The labor backbone behind every load

The harvest depends on labor as much as on land. Local reporting says Yuma growers rely heavily on H-2A guest workers to harvest crops, and a 2026 KYMA special report said there were about 8,000 certified H-2A visa holders in Yuma County. That scale shows how deeply the county’s produce economy depends on a seasonal workforce that can be placed quickly where the crop is ready.

The same report said H-2A agriculture workers were paid an hourly rate of $17.51 under Department of Labor rules. For growers, that labor is described as hard to replace and essential to getting produce out on time. For the local economy, it is the difference between a crop that reaches market in good condition and one that stays in the field too long.

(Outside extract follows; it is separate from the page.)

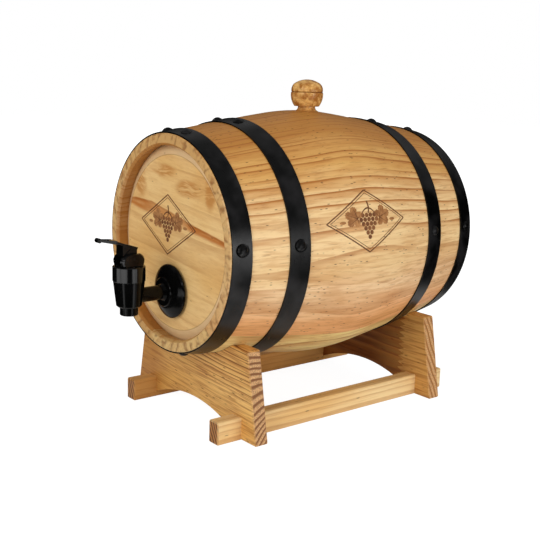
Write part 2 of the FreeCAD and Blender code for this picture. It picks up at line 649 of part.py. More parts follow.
def slotted_hole(radius, start, end):
    """Cutter for a long hole along X between two pin positions."""
    reach = V(2 * TONGUE_HALF, 0, 0)
    side = end - start
    across = V(0, side.z, -side.y) * (radius / side.Length)
    corners = [start + across, end + across, end - across, start - across, start + across]
    bar = Part.Face(Part.makePolygon([p - reach for p in corners])).extrude(reach * 2)
    return bar.fuse([rod(radius, p - reach, p + reach) for p in (start, end)])


def make_tap_stem():
    """Stem whose flat tongue is lifted by the crank pin, with the soft seat cup and its spring."""
    lift = CRANK_ARM * math.sin(math.radians(LEVER_TRAVEL))
    near = CRANK_ARM * math.cos(math.radians(LEVER_TRAVEL))
    tongue = box(-TONGUE_HALF, TONGUE_HALF, -TONGUE_FRONT, TONGUE_BACK, -TONGUE_FOOT, TONGUE_TOP)
    tongue = tongue.cut(slotted_hole(PIVOT_R + SLOT_EASE, ORIGIN, V(0, 0, -lift - SLOT_EASE)))
    slot = V(0, near - SLOT_EASE, 0), V(0, CRANK_ARM + SLOT_EASE, 0)
    tongue = tongue.cut(slotted_hole(CRANK_R + SLOT_EASE, *slot))
    stem = tongue.translated(V(0, 0, PIVOT_Z))
    stem = stem.fuse(rod(STEM_R, V(0, 0, STEM_END), V(0, 0, PIVOT_Z - TONGUE_FOOT)))
    flange_top = STEM_FLANGE_Z + STEM_FLANGE_T
    stem = stem.fuse(rod(STEM_FLANGE_R, V(0, 0, STEM_FLANGE_Z), V(0, 0, flange_top)))
    export("tap_stem", on_tap(stem))

    cup = revolve([
        V(0, 0, STEM_END), V(STEM_R + RUN_GAP, 0, STEM_END), V(STEM_R + RUN_GAP, 0, STEM_FLANGE_Z),
        V(CUP_NECK_R, 0, STEM_FLANGE_Z), V(CUP_NECK_R, 0, CUP_SHOULDER), V(CUP_R, 0, SEAT_LEVEL + CUP_LIP),
        V(CUP_R, 0, SEAT_LEVEL), V(CUP_R - CUP_WEB, 0, SEAT_LEVEL), V(0, 0, STEM_END - CUP_WEB),
    ], AXIS_Z)
    export("tap_seat_cup", on_tap(cup))

    height = SPRING_POCKET_TOP - flange_top - 2 * SPRING_WIRE_R
    helix = Part.makeHelix(height / SPRING_TURNS, height, SPRING_MEAN_R)
    circle = Part.makeCircle(SPRING_WIRE_R, V(SPRING_MEAN_R, 0, 0), AXIS_Y)
    coil = Part.Wire(helix.Edges).makePipeShell([Part.Wire([circle])], True, True)
    spring = Part.Solid(coil.Shells[0]) if coil.ShapeType != "Solid" else coil
    export("tap_spring", on_tap(spring.translated(V(0, 0, flange_top + SPRING_WIRE_R))))


# ---------------------------------------------------------------- stand
def at_cask(shape, y=0.0):
    """Move a stand shape lengthwise with the cask's middle."""
    return shape.translated(V(0, CASK_Y + y, 0))


def make_rails():
    """Two rails, notched from above to halve over the cradle boards."""
    for side, sign in SIDES.items():
        rail = box(RAIL_X, RAIL_X + RAIL_W, -RAIL_LENGTH / 2, RAIL_LENGTH / 2, 0, RAIL_H)
        rail = rail.makeChamfer(EASE, rail.Edges)
        for end in ENDS.values():
            y = end * BOARD_Y
            notch = box(0, BOARD_FOOT_HALF, y - BOARD_T / 2, y + BOARD_T / 2, RAIL_H / 2, RAIL_H)
            rail = rail.cut(notch)
        if sign < 0:
            rail = rail.mirror(ORIGIN, AXIS_X)
        export("rail_" + side, at_cask(rail))


def make_boards():
    """Two cradle boards: trapezoids hollowed to the cask above and arched below."""
    belly = [V(0, HALF, 0), V(0, -HALF, 0), on_surface(-HALF, SEAT_GAP)]
    belly += surface_run(-HALF, HALF, SEAT_GAP)
    seat = revolve(belly, AXIS_Y).translated(V(0, 0, CASK_Z))
    arch = rod(ARCH_R, V(0, -HALF, ARCH_RISE - ARCH_R), V(0, HALF, ARCH_RISE - ARCH_R))
    for end, sign in ENDS.items():
        y = sign * BOARD_Y
        outline = [
            V(-BOARD_FOOT_HALF, y - BOARD_T / 2, 0), V(BOARD_FOOT_HALF, y - BOARD_T / 2, 0),
            V(BOARD_TOP_HALF, y - BOARD_T / 2, BOARD_H), V(-BOARD_TOP_HALF, y - BOARD_T / 2, BOARD_H),
        ]
        board = Part.Face(Part.makePolygon(outline + outline[:1])).extrude(V(0, BOARD_T, 0))
        board = board.makeChamfer(EASE, board.Edges)
        board = board.cut(seat).cut(arch)
        for side in SIDES.values():
            notch = box(RAIL_X, RAIL_X + RAIL_W, y - BOARD_T, y + BOARD_T, 0, RAIL_H / 2)
            board = board.cut(notch if side > 0 else notch.mirror(ORIGIN, AXIS_X))
        export("cradle_board_" + end, at_cask(board))


make_staves()
make_heads()
make_hoops()
make_bung()
make_tap_fixings()
make_tap_body()
make_tap_collar()
make_tap_bonnet()
make_tap_lever()
make_tap_stem()
make_rails()
make_boards()
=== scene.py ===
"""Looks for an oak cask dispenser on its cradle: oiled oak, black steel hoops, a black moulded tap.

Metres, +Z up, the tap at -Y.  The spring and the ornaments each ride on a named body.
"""
import json
import math

import bpy
import numpy as np
from mathutils import Matrix, Vector


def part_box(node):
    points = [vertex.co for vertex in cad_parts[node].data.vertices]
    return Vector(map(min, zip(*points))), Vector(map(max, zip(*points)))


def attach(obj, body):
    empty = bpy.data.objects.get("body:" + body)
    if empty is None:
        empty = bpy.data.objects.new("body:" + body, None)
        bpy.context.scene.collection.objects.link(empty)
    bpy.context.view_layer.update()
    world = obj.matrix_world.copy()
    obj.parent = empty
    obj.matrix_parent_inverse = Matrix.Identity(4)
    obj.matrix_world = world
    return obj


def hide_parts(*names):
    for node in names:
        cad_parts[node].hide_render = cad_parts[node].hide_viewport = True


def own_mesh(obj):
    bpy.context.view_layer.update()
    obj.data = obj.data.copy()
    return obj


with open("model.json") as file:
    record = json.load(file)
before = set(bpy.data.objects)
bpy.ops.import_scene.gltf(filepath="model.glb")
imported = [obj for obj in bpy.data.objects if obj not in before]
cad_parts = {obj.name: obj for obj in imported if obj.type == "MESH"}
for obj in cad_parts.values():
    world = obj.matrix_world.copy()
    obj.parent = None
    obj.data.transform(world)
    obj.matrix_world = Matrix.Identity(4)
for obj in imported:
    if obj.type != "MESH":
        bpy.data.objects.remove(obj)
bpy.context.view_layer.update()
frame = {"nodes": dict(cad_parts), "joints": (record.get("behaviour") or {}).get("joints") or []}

MM = 0.001

# ---------------------------------------------------------------- places read from the frame
BUNG_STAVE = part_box("stave_bung")
QUARTER_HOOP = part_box("hoop_front_quarter")
HEAD_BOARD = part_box("front_head_board_2")
CASK_HALF = (BUNG_STAVE[1].y - BUNG_STAVE[0].y) / 2
CASK_MIDDLE = Vector((0, (BUNG_STAVE[0].y + BUNG_STAVE[1].y) / 2,
                      (QUARTER_HOOP[0].z + QUARTER_HOOP[1].z) / 2))
PANEL_Y = HEAD_BOARD[0].y

BILGE_R = 122 * MM
CHIME_R = 101 * MM
STAVE_T = 11 * MM
PANEL_R = 82 * MM            # flat field of a head
HEAD_EDGE_R = 91.8 * MM      # where the bevelled rim meets the staves
MIDDLE_CURVE = 0.4           # radius of the middle's curve, as a share of one arc from end to end
MIDDLE_HALF = 30 * MM        # half the length of that curve


# ---------------------------------------------------------------- shader arithmetic
class Value:
    """A number that varies over a surface. Arithmetic on it adds Math nodes to its paint."""

    def __init__(self, paint, socket):
        self.paint = paint
        self.socket = socket

    def math(self, operation, *others):
        return self.paint.node(
            "ShaderNodeMath", {"operation": operation}, dict(enumerate((self,) + others)),
        )

    def __add__(self, other):
        return self.math("ADD", other)

    __radd__ = __add__

    def __mul__(self, other):
        return self.math("MULTIPLY", other)

    __rmul__ = __mul__

    def __sub__(self, other):
        return self.math("SUBTRACT", other)

    def __rsub__(self, other):
        return self.paint.node("ShaderNodeMath", {"operation": "SUBTRACT"}, {0: other, 1: self})

    def __truediv__(self, other):
        return self.math("DIVIDE", other)

    def __pow__(self, other):
        return self.math("POWER", other)

    def __abs__(self):
        return self.math("ABSOLUTE")

    def step(self, start, end):
        """0 below start, 1 above end, and a smooth rise between them."""
        return self.paint.node(
            "ShaderNodeMapRange", {"interpolation_type": "SMOOTHSTEP"},
            {"Value": self, "From Min": start, "From Max": end},
        )

    def fall(self, start, end):
        """1 below start, 0 above end, and a smooth fall between them."""
        return 1.0 - self.step(start, end)

    def band(self, start, end, soft):
        """1 between start and end, 0 outside, with edges of the given softness."""
        return self.step(start - soft, start + soft) * self.fall(end - soft, end + soft)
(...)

The work is not easy. Arizona reporting has highlighted that outdoor workers in Yuma County face serious heat risks during the hot season, and watermelon harvesting adds another layer of strain because the fruit is handled repeatedly and often in direct sun. The relay-style harvest is efficient, but it is also punishing, which is why labor availability is one of the region’s most important agricultural issues.

Why the current harvest window matters

The timing of this crop lines up with a federal job order in Yuma that listed field workers harvesting mini watermelon and regular watermelon from May 10, 2026, to June 30, 2026. That window shows the season is underway now, right as temperatures climb and the first fields are ready to move. It also underscores how watermelon is tied to the county’s broader seasonal labor calendar, not just its crop calendar.

That is why this harvest matters beyond the field. Every load of watermelons headed to a truck represents seasonal paychecks, packing activity, and freight volume in a county where agriculture still drives a huge share of economic life. The crop may be small in acreage compared with Yuma’s signature vegetables, but it sits inside an economic system worth billions.

For Yuma County, the relay from vine to truck is more than a farm scene. It is a snapshot of how fragile produce, skilled labor, and desert agriculture come together to keep one of Arizona’s most important farm economies moving.